▶ WORK TO DO
Give the number of lines in the data that hold the word "with", and nothing else.

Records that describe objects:
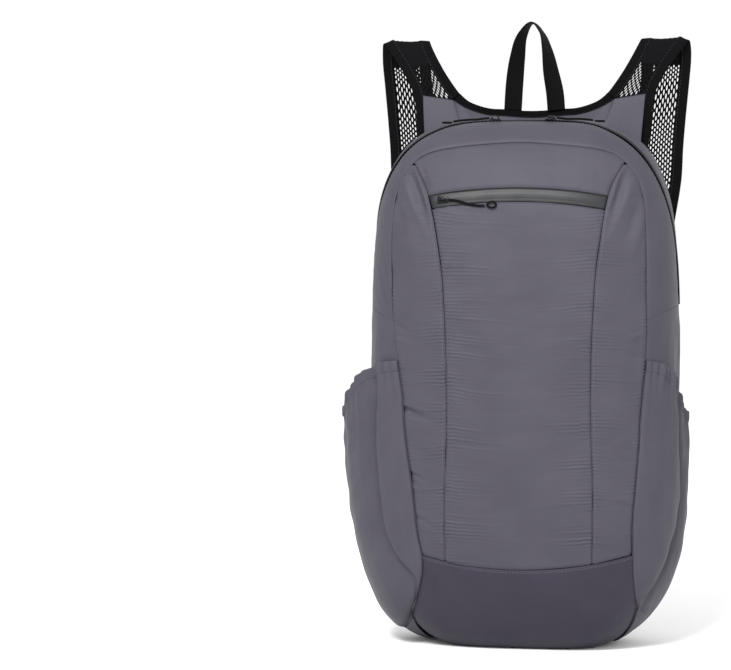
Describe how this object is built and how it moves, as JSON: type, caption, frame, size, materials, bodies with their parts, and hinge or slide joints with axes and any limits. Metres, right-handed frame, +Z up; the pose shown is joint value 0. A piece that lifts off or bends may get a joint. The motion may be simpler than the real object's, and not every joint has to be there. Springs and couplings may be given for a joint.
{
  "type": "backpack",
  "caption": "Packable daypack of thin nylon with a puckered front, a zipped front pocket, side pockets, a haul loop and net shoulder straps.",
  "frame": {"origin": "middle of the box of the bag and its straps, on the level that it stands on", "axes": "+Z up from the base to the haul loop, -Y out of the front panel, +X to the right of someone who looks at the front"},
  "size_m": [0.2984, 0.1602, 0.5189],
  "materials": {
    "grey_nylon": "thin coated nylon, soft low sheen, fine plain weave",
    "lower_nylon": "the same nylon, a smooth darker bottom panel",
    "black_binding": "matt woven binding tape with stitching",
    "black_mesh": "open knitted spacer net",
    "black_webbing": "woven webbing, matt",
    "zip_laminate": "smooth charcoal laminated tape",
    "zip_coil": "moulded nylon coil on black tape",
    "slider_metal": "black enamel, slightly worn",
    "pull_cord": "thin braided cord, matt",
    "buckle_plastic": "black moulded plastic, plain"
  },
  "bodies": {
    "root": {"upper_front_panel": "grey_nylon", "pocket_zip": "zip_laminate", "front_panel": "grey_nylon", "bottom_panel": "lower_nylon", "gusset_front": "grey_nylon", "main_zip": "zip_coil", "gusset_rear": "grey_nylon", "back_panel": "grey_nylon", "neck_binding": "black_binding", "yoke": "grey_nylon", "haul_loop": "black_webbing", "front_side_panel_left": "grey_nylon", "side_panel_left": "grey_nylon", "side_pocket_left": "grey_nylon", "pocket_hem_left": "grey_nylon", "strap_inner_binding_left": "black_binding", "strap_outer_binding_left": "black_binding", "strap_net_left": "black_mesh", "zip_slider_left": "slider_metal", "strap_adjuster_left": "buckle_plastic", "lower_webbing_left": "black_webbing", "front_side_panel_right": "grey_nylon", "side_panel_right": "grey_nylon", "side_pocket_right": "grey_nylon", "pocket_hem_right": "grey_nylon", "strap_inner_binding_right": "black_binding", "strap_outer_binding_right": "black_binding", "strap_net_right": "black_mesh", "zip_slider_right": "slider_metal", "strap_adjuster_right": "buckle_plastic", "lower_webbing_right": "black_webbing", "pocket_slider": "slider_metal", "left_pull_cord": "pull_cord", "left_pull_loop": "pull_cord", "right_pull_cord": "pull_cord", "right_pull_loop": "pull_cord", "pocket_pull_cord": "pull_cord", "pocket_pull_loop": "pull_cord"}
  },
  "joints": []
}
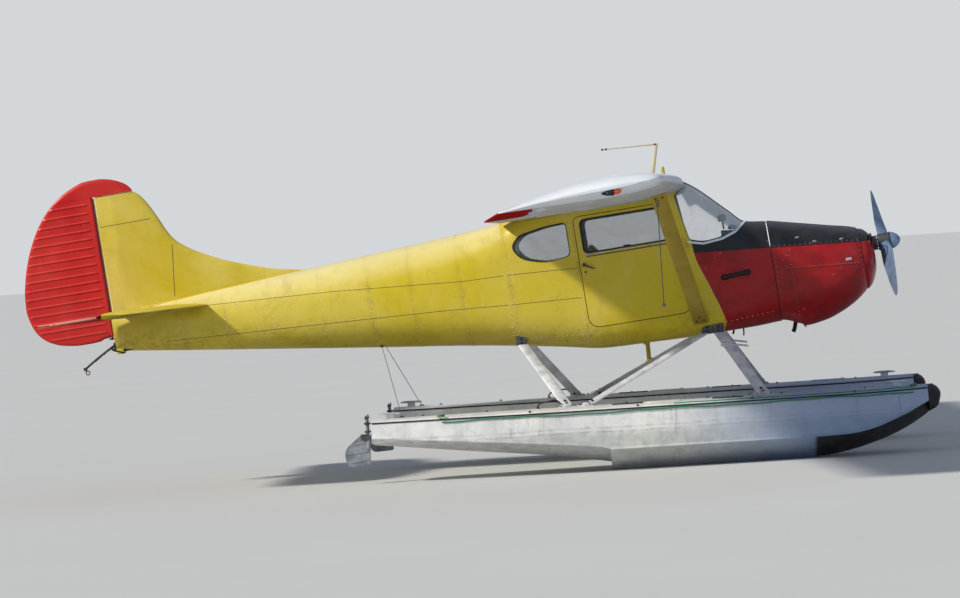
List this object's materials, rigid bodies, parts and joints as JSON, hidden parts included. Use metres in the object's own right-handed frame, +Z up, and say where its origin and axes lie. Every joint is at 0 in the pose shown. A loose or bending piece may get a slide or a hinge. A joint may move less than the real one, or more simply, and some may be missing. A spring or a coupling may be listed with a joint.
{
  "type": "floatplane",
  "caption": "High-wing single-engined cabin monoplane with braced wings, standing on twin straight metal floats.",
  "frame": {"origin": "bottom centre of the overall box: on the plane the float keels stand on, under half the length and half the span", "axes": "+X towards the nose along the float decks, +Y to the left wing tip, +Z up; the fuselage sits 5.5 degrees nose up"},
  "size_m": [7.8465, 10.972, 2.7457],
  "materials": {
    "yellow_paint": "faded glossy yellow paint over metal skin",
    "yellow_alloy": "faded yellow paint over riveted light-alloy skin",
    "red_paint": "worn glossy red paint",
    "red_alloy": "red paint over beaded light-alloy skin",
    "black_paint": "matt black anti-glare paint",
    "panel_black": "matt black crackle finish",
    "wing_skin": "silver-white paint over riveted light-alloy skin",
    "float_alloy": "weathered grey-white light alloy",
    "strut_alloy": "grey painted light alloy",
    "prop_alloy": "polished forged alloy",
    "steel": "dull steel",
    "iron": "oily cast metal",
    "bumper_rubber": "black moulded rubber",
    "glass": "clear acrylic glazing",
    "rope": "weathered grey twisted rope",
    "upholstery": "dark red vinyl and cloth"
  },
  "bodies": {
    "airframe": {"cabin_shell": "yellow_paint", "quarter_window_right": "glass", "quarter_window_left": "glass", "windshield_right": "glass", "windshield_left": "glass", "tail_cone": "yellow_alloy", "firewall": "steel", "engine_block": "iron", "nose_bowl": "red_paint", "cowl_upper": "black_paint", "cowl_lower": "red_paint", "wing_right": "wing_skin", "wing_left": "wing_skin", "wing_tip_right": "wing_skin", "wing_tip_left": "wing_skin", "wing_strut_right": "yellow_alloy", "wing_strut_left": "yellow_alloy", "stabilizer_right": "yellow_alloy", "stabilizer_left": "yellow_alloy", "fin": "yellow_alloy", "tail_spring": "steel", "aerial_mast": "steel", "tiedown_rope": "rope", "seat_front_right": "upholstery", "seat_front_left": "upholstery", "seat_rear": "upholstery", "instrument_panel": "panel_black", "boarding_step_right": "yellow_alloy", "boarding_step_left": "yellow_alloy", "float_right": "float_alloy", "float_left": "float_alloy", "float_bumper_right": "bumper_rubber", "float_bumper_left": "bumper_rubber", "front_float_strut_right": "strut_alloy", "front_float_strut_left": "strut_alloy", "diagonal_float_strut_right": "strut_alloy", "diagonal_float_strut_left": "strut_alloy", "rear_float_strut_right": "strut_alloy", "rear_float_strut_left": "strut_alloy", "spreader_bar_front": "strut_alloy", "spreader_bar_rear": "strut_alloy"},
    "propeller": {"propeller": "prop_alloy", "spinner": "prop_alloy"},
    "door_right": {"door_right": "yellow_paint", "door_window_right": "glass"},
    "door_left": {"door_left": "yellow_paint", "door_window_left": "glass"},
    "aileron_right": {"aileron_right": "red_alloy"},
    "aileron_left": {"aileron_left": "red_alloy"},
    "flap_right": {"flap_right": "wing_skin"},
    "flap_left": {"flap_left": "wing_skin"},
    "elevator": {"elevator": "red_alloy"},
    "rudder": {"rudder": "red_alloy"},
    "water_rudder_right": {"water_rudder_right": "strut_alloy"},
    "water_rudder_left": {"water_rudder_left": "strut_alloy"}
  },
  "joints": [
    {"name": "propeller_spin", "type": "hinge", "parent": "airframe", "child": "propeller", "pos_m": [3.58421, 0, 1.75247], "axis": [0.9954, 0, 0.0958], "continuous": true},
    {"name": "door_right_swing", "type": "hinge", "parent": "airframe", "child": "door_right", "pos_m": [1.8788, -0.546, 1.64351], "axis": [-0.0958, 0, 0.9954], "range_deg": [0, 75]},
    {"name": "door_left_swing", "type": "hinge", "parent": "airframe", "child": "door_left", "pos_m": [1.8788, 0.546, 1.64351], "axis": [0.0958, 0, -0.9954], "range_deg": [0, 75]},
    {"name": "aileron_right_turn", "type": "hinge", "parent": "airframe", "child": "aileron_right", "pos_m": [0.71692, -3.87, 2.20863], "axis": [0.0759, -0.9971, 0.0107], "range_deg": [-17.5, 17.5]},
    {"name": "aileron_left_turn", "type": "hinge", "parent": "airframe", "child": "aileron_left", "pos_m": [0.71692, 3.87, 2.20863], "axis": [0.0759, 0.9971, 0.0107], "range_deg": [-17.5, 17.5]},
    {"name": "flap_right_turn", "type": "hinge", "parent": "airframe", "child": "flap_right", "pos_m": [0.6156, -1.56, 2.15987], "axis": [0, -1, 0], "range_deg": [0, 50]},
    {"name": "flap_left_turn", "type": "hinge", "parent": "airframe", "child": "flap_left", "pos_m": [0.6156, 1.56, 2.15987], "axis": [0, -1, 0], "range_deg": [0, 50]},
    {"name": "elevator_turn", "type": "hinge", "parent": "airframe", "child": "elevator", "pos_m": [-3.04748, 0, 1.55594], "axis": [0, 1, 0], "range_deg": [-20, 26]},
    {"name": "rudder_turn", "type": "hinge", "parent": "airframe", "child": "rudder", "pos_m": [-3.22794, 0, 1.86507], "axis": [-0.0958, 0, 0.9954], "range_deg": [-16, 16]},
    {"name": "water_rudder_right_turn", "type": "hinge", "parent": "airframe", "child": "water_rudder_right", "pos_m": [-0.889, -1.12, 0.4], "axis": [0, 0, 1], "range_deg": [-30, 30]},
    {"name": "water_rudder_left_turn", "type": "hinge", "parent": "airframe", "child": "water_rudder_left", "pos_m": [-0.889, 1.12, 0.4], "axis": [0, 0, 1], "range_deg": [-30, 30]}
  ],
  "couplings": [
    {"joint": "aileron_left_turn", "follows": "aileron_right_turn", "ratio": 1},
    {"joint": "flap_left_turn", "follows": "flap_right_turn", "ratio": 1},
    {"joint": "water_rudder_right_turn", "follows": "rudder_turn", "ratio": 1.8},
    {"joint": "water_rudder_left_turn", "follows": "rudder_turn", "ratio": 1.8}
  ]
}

▶ SOLUTION TO THE PROBLEM
5